I going to buy some new clamps I have some quick grip style clamps a few C clamps and some squeeze clamps;I don't build highboys or large furniture.So my question to you is what is your go to clamp style and size,what is the one you use the most.F style,bar,C,etc. and size 12,18,24,36,etc. trying to figure which I will be glad i got.
Also any sources for low priced clamps?I know about box stores,ebay,and craigslist.


----------



## BigJim (Sep 2, 2008)

This is the type of bar clamps I have had for 30 years, still good as new, used many many times. Jorgensen Pony bar clamps


----------



## rayking49 (Nov 6, 2011)

I'm with Big Jim. I use my pipe clamps on almost every build. I just bought some parallel clamps on my last trip to work in the desert. I've only used them once so far. I'd have to say the pipe clamps are my favorite by far. You can buy different pipe lengths, or join pipes with couplings to make a longer clamp when needed.


----------



## herrwood (Mar 23, 2014)

I do agree with the pipe clamps for glue ups and larger work. For smaller projects I like the quick grips but the newer ones by Irwin are not as good as the older one made by vice grip . However the newer Irwin clamps that are called the industrial models are nice clamps, I also like the Bessey clamps. 
Clamps like everything else you get what you pay for, if short on cash used good clamps should be available if you are not in a big hurry.


----------



## jacko9 (Dec 29, 2012)

*Bessey clamps*

While I agree with BigJim about the usefulness of those clamps (and I have about 20 of them) my go to clamps for smaller and mid-size work are the Bessey Bar clamps. I have them in sizes from 24" to 60" long and I find that they are lighter than the steel bar clamps and they have a longer clamping depth.

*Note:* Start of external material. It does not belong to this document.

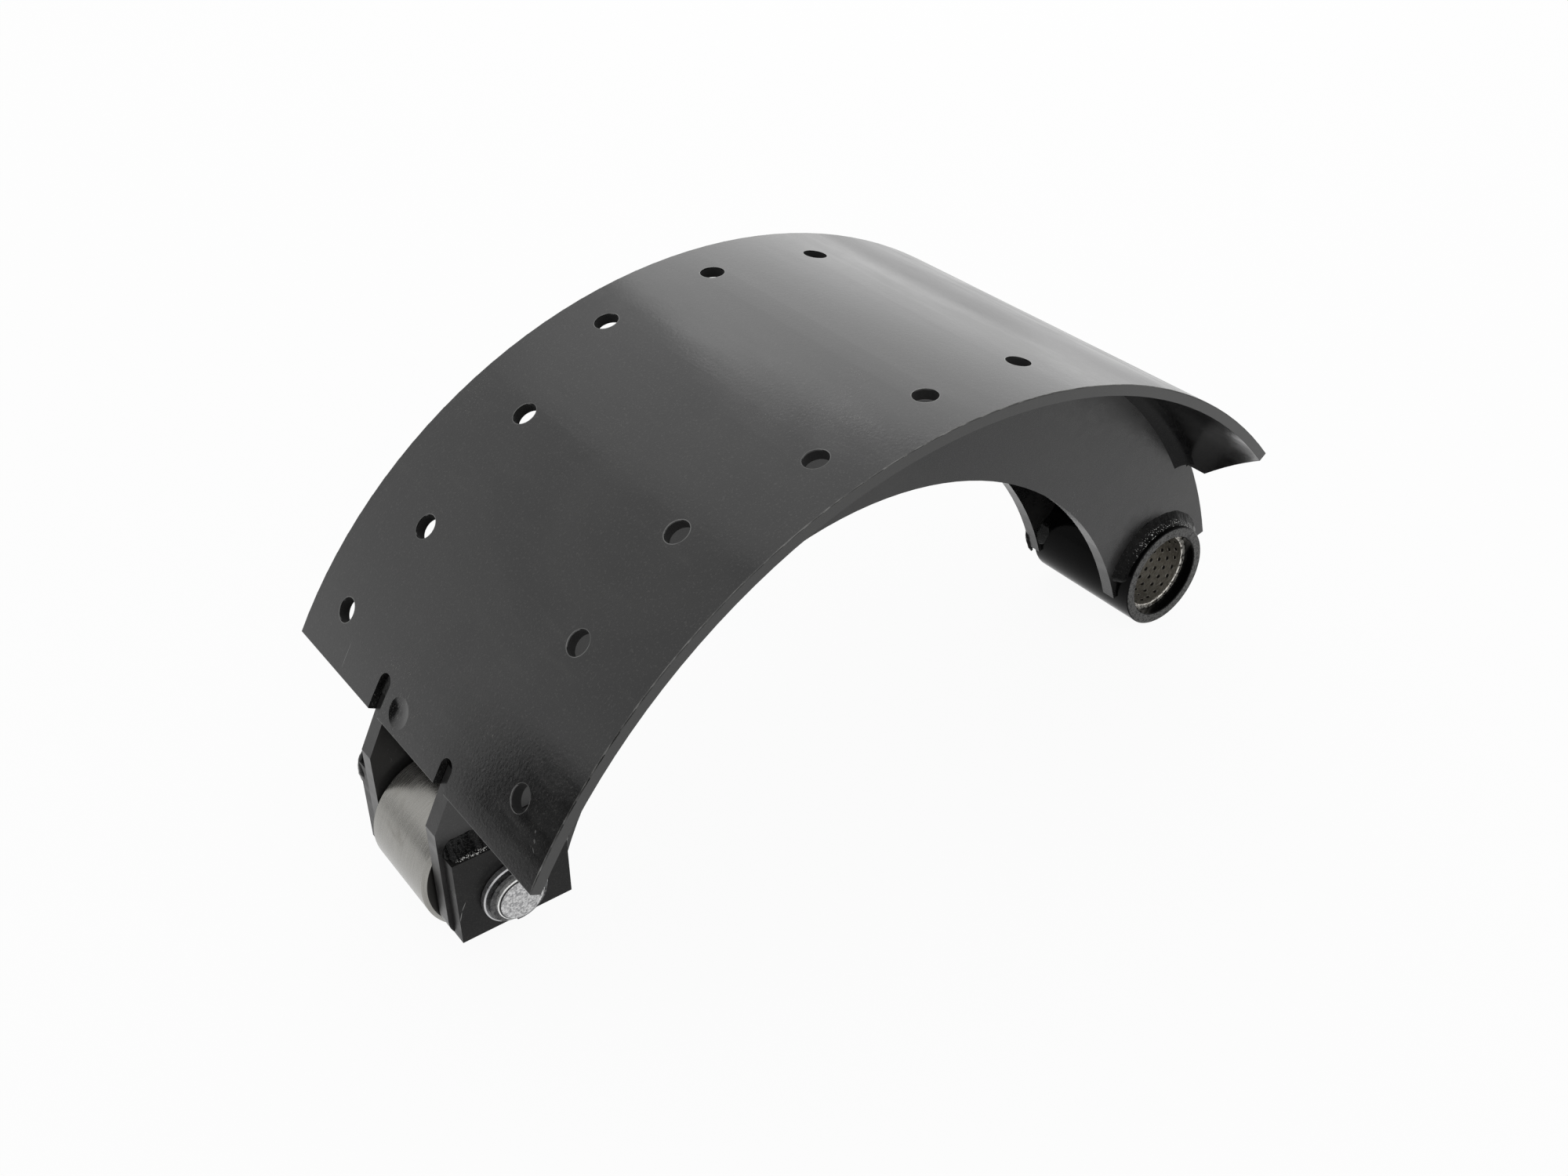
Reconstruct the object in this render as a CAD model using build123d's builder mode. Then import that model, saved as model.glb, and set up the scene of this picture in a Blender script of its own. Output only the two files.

I have a lot of clamps and some of them like the Jorgeson Aluminum long reach clamps are totally useless! They might be in my next recycling junk run. They have small pins in slots to hold the clamp bars that push free under almost any load.

Jack


----------



## PaliBob (May 15, 2010)

daddywoofdawg said:


> ........Also any sources for low priced clamps?I know about box stores,ebay,and craigslist.


Don't forget about HFT
e.g. http://www.harborfreight.com/24-inch-bar-clamp-96213.html


----------



## mikeswoods (May 18, 2009)

For squeeze clamps--I prefer the 'Tool Shop' brand from Menards--I have a few Irwin ones and they don't work as well as the 'Tool Shop' brand.


----------



## jdonhowe (Jul 25, 2014)

+1 on the Harbor Freight bar clamps. Not fancy, but you can get a boatload of them for the same cost as a few name brands. Forget about the HF ratcheting clamps, though.


----------



## Getting better (Dec 3, 2009)

Bessey parallel clamps are my choice. I use the 12" most frequently


----------



## Oneal-Woodworking (Apr 14, 2013)

I LOVE these:










I true the clamping surfaces if needed and hose all of these that I buy with Lacquer before putting them into service. Makes them much less likely to stick to any of the wood glues I normally use. 

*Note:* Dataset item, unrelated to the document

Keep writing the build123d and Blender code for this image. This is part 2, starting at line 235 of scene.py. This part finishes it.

These allow me to put more pressure where I want it - no matter if it is at the front, back or evenly across the entire length. :yes:


----------



## afx (Feb 5, 2010)

I'm all about my Bessey parallel clamps but I've been thinking about buying some screw clamps. 

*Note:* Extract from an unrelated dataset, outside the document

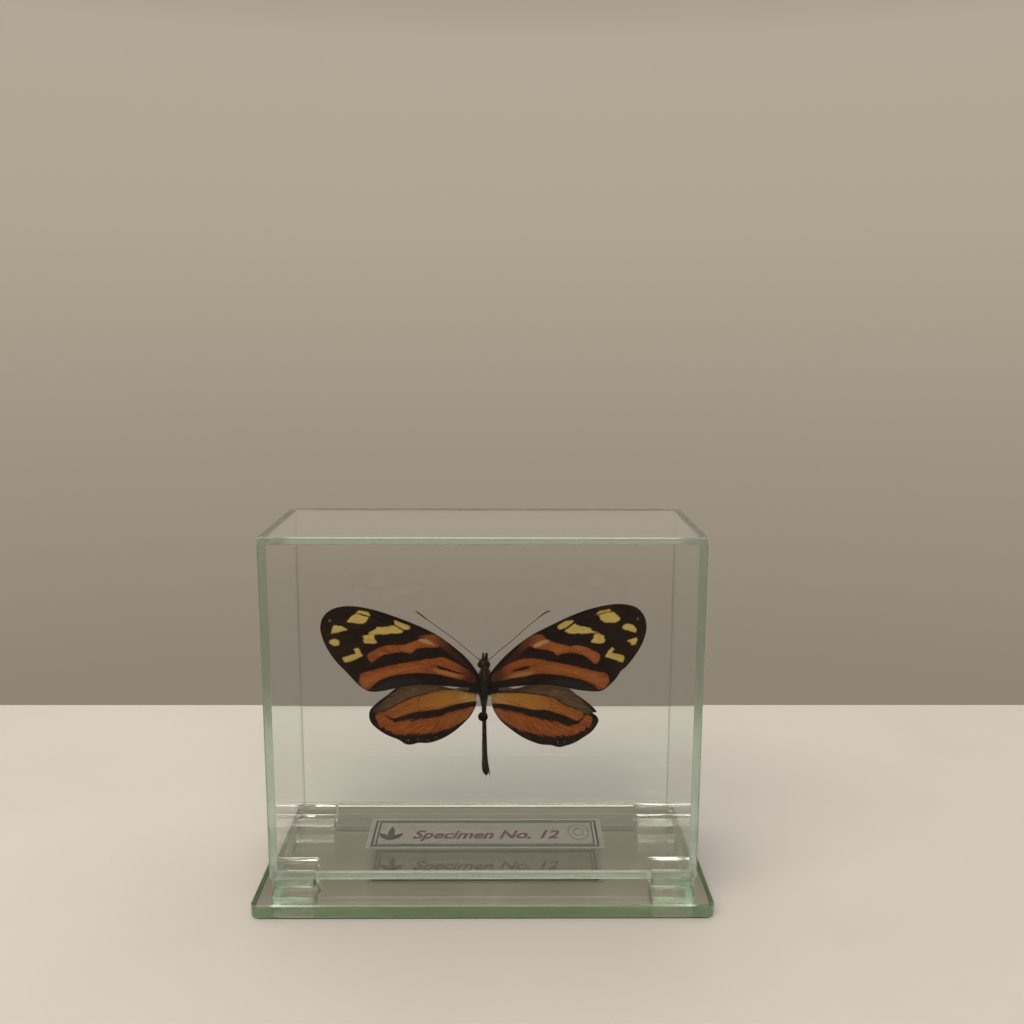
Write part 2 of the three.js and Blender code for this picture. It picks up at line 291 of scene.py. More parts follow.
def smooth_loop(points, spacing, closed=True):
    """Points every spacing along the centripetal Catmull-Rom curve through the given ones."""
    points = np.asarray(points, float)
    count = len(points)
    path = []
    for i in range(count if closed else count - 1):
        if closed:
            p0, p1, p2, p3 = (points[(i + k) % count] for k in (-1, 0, 1, 2))
        else:
            p1, p2 = points[i], points[i + 1]
            p0 = points[i - 1] if i else 2 * p1 - p2
            p3 = points[i + 2] if i + 2 < count else 2 * p2 - p1
        hops = ((p0, p1), (p1, p2), (p2, p3))
        d0, d1, d2 = (math.sqrt(max(np.linalg.norm(b - a), 1e-6)) for a, b in hops)
        m1 = d1 * ((p1 - p0) / d0 - (p2 - p0) / (d0 + d1) + (p2 - p1) / d1)
        m2 = d1 * ((p2 - p1) / d1 - (p3 - p1) / (d1 + d2) + (p3 - p2) / d2)
        amount = max(2, int(np.linalg.norm(p2 - p1) / spacing + 0.5))
        for t in np.arange(amount) / amount:
            ease = 3 * t**2 - 2 * t**3
            path.append((1 - ease) * p1 + (t**3 - 2 * t**2 + t) * m1 + ease * p2 + (t**3 - t**2) * m2)
    if not closed:
        path.append(points[-1])
    return np.array(path)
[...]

Sent from my iPhone using woodworkingtalk.com


----------



## schnitz (Sep 5, 2009)

+2 on the HF clamps, although there are two versions of the ratchet bar clamps. I reach for my #95027 (24" heavy duty), and all the other sizes in the same heavy duty line I have, all the time in my shop, but the #46809 -type clamps really suck.


----------



## Oneal-Woodworking (Apr 14, 2013)

afx said:


> I'm all about my Bessey parallel clamps but I've been thinking about buying some screw clamps.
> 
> 
> Sent from my iPhone using woodworkingtalk.com


http://www.grizzly.com/outlet/Handscrew-Kit-6-/H2850


Grizzly sells a kit (above) where you can make your own. They provide the hardware and you provide the actual wood for the clamps.

At least going this way you could make SURE that they fit together perfectly and also seal them with lacquer before assembly. :yes:

Since I started my collection of screw clamps I have been finding more and more things / ways to use them.


----------



## gideon (May 26, 2010)

I've been using bessey pipe clamps a lot lately. 

I still use my bessey revo k's but I'm becoming more and more frustrated with them. When I'm gluing and clamping, the last thing I want to do is wrestle with clamp jaws that stick and that's what those besseys do.


----------